If our spherical rider falls off of her horse traveling at 400 mpm, and stops in a distance of 10cm (skidding), then

horizontal forces = (6.67 mps)^2 / (2 * 0.1 m * 9.8 m/s/s) = 22 gs
Pythagoras says: combined forces = 242.26 gs

If said rider is traveling at 600 mpm and has the same stopping distance (10 cm), it looks worse

vertical forces = 241.2 gs
horizontal forces = (10 mps)^2 / (2 * 0.1 m * 9.8 m/s/s) = 51 gs
Pythagoras says: combined forces = 247 gs

Let’s say that the helmet our hypothetical rider is wearing compresses by 2mm (0.2 cm) during the impact, as above.  Then we get

vertical forces = 241.2 / 1.2 = 201 gs
horizontal forces = (10 mps)^2 / (2 * 0.102 m * 9.8 m/s/s) = 38 gs
Pythagoras says: combined forces = 208 gs

Once again, that’s an appreciable decrease in force caused by only a 2mm compression within the helmet.  Helmets are cool, man.

I ran out of fall-adjacent media

Just for shits, here’s what happens if someone traveling at Rolex speeds falls and has a stopping distance of only 1cm (maybe they hit a fence, I dunno)

vertical forces = 214.2 gs
horizontal forces = (10 m/s)^2 / (2 * 0.01 m * 9.8 m/s/s) = 510 gs
Pythagoras says: combined forces = 563 gs

Helmet compression of 2mm decreases this impact force to 395 gs, which is a really appreciable decrease.  As if I needed more reason to wear a helmet — gotta protect that money maker.

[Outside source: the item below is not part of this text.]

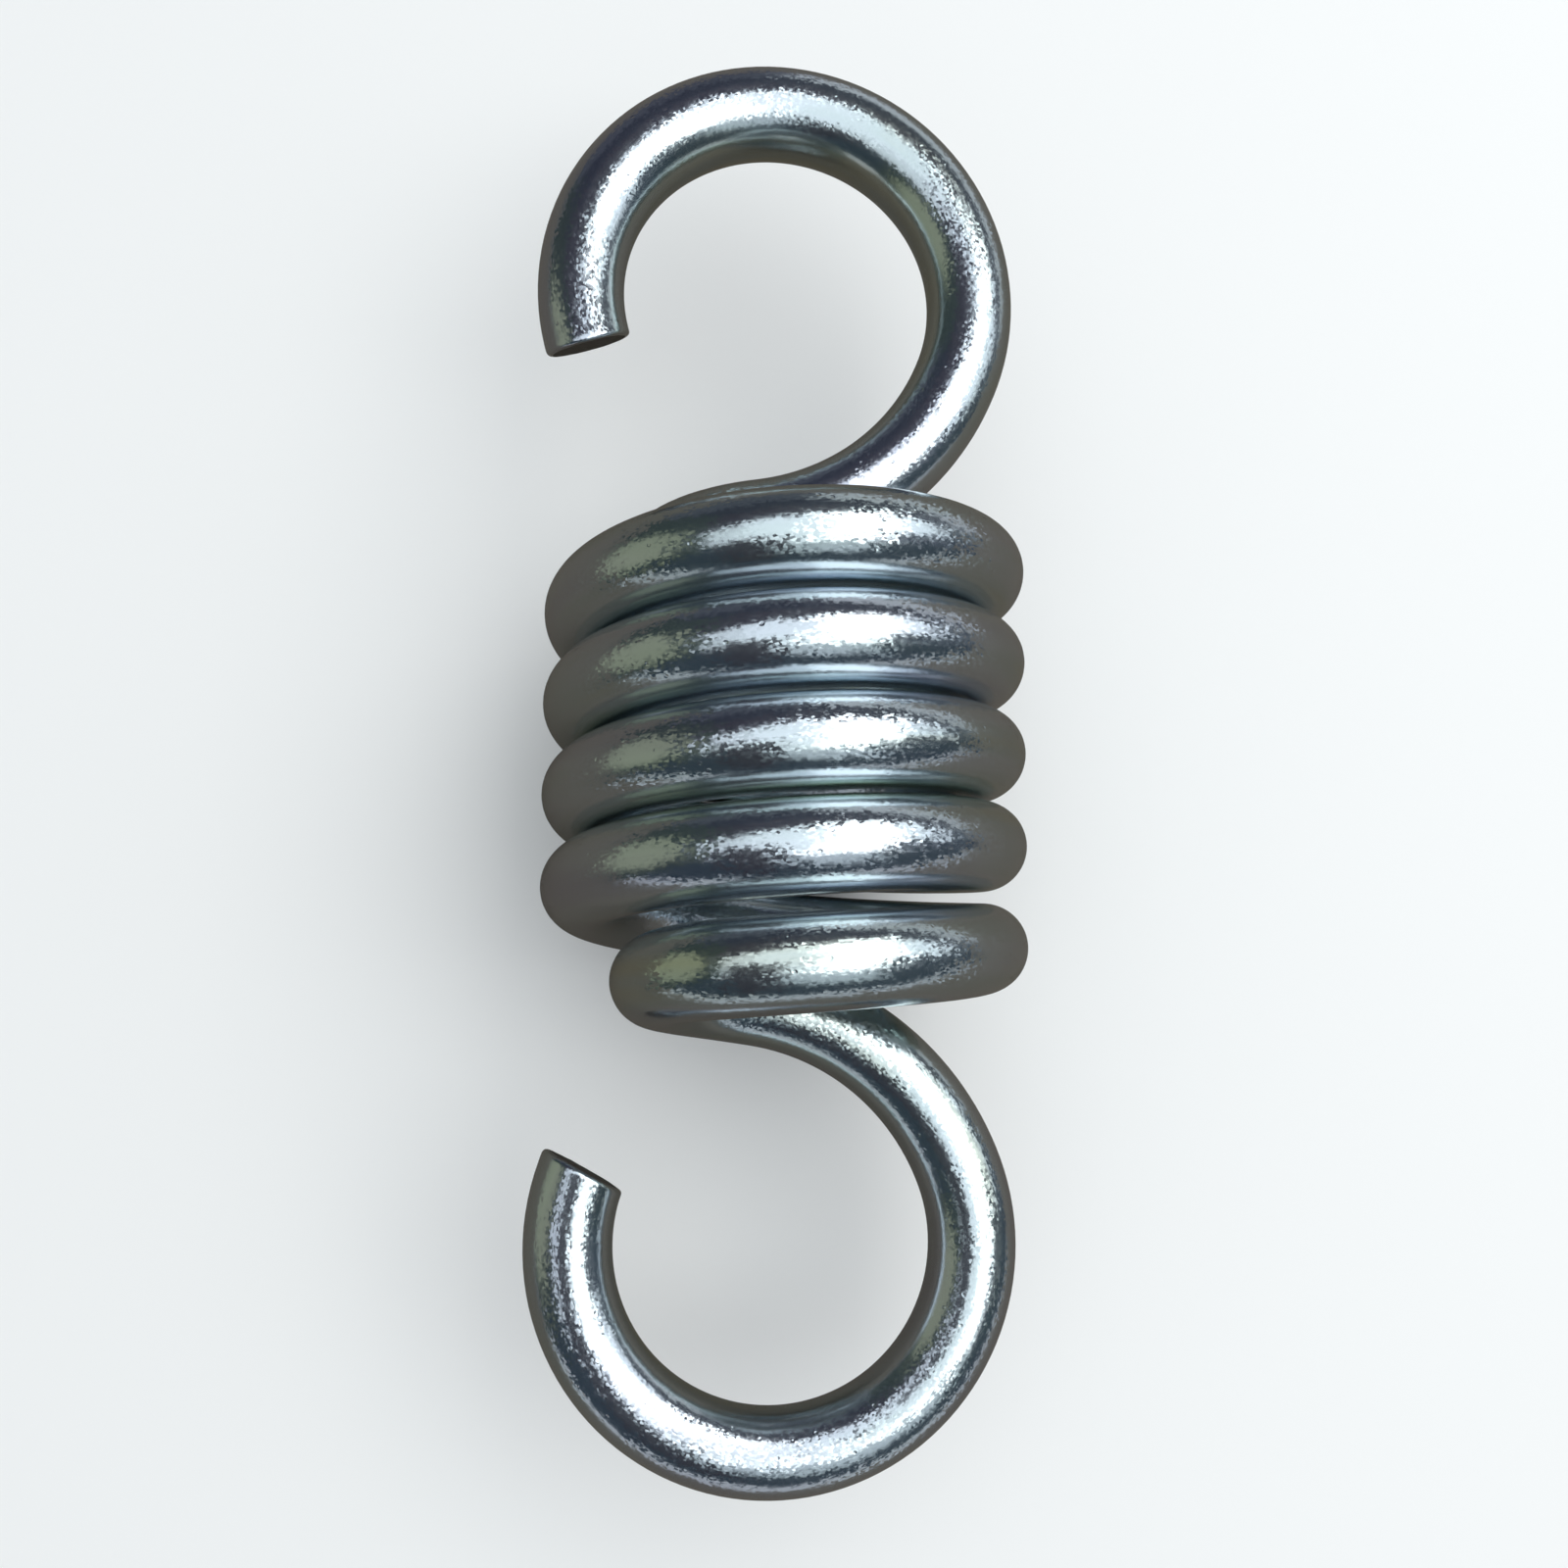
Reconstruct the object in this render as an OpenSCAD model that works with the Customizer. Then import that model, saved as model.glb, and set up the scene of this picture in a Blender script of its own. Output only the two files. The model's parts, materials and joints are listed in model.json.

These estimates are probably not all that realistic, given the many caveats I had to list above.  I’m also not taking into account multiple concussions, bouncing, being kicked by horses, hitting other objects… Really, there’s a lot more that could go in to this model to make it more accurate (though as we know, the more predictors you add to a model the less predictive it actually becomes — statistics is a cruel mistress).  But it was an interesting exercise in practicing physics and geometry again, and gave me some idea of the serious forces we put our heads under.  Thank you, helmet, for protecting my melon so often!

(Now I have other questions. What forces are needed to break certain bones, for example?!)